__SOURCE EXCERPT__
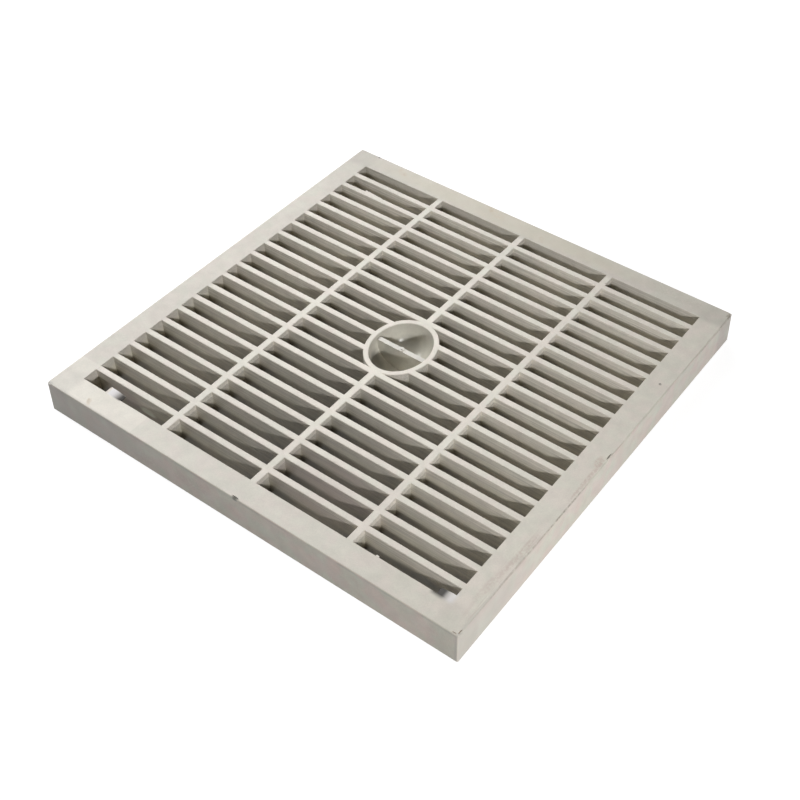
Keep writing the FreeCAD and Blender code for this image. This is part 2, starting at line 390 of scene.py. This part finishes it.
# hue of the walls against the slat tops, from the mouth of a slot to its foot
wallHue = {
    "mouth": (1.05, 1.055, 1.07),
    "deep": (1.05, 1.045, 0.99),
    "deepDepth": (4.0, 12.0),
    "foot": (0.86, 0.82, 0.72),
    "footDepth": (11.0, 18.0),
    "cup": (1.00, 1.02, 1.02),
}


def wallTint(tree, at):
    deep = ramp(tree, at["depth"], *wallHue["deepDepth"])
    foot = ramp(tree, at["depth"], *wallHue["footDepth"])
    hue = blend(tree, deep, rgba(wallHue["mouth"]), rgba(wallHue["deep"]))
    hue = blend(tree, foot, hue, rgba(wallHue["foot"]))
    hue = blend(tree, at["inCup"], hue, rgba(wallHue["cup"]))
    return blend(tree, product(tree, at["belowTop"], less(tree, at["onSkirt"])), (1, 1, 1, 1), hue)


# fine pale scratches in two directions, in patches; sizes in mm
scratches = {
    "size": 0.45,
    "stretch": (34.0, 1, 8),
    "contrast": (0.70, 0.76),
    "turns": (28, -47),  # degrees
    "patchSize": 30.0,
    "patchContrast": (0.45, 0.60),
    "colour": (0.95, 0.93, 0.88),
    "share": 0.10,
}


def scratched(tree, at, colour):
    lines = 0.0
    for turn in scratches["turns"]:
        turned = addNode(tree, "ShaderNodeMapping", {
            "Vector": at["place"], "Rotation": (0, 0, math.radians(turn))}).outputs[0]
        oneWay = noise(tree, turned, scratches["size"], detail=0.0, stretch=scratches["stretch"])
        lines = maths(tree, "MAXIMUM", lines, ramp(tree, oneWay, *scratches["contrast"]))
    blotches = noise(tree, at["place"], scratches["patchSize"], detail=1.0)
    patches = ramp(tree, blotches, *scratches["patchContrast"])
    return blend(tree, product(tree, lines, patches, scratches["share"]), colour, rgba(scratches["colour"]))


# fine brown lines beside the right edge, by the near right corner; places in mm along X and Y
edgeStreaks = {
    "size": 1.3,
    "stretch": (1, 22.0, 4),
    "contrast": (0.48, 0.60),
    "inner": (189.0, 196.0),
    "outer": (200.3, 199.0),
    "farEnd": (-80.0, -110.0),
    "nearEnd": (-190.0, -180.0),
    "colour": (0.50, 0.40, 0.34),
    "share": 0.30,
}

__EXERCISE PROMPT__
Set down all of the data above, word for word.

__SOLVED EXERCISE__
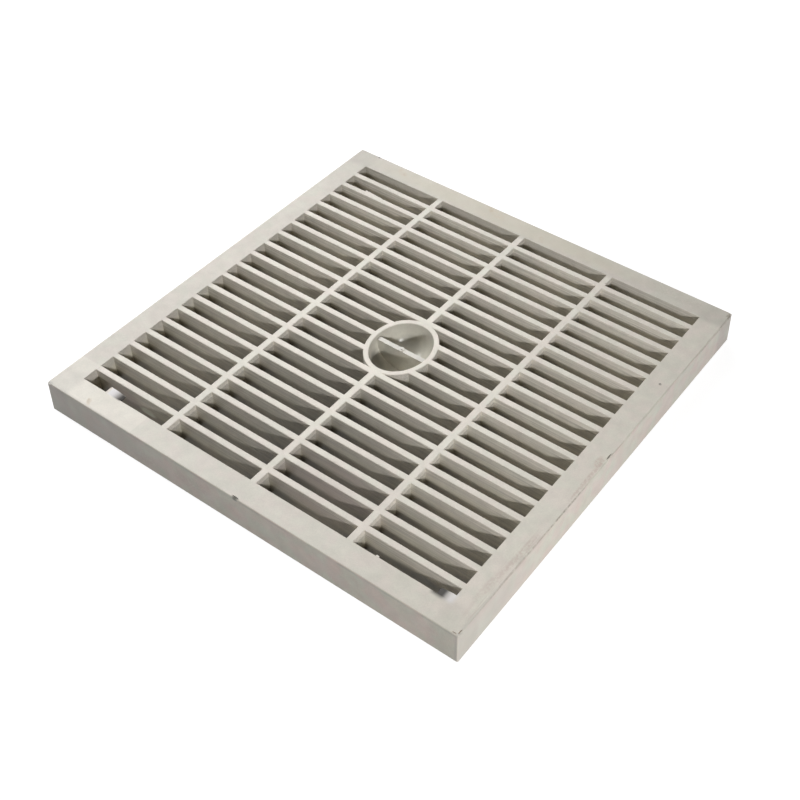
Keep writing the FreeCAD and Blender code for this image. This is part 2, starting at line 390 of scene.py. This part finishes it.
# hue of the walls against the slat tops, from the mouth of a slot to its foot
wallHue = {
    "mouth": (1.05, 1.055, 1.07),
    "deep": (1.05, 1.045, 0.99),
    "deepDepth": (4.0, 12.0),
    "foot": (0.86, 0.82, 0.72),
    "footDepth": (11.0, 18.0),
    "cup": (1.00, 1.02, 1.02),
}


def wallTint(tree, at):
    deep = ramp(tree, at["depth"], *wallHue["deepDepth"])
    foot = ramp(tree, at["depth"], *wallHue["footDepth"])
    hue = blend(tree, deep, rgba(wallHue["mouth"]), rgba(wallHue["deep"]))
    hue = blend(tree, foot, hue, rgba(wallHue["foot"]))
    hue = blend(tree, at["inCup"], hue, rgba(wallHue["cup"]))
    return blend(tree, product(tree, at["belowTop"], less(tree, at["onSkirt"])), (1, 1, 1, 1), hue)


# fine pale scratches in two directions, in patches; sizes in mm
scratches = {
    "size": 0.45,
    "stretch": (34.0, 1, 8),
    "contrast": (0.70, 0.76),
    "turns": (28, -47),  # degrees
    "patchSize": 30.0,
    "patchContrast": (0.45, 0.60),
    "colour": (0.95, 0.93, 0.88),
    "share": 0.10,
}


def scratched(tree, at, colour):
    lines = 0.0
    for turn in scratches["turns"]:
        turned = addNode(tree, "ShaderNodeMapping", {
            "Vector": at["place"], "Rotation": (0, 0, math.radians(turn))}).outputs[0]
        oneWay = noise(tree, turned, scratches["size"], detail=0.0, stretch=scratches["stretch"])
        lines = maths(tree, "MAXIMUM", lines, ramp(tree, oneWay, *scratches["contrast"]))
    blotches = noise(tree, at["place"], scratches["patchSize"], detail=1.0)
    patches = ramp(tree, blotches, *scratches["patchContrast"])
    return blend(tree, product(tree, lines, patches, scratches["share"]), colour, rgba(scratches["colour"]))


# fine brown lines beside the right edge, by the near right corner; places in mm along X and Y
edgeStreaks = {
    "size": 1.3,
    "stretch": (1, 22.0, 4),
    "contrast": (0.48, 0.60),
    "inner": (189.0, 196.0),
    "outer": (200.3, 199.0),
    "farEnd": (-80.0, -110.0),
    "nearEnd": (-190.0, -180.0),
    "colour": (0.50, 0.40, 0.34),
    "share": 0.30,
}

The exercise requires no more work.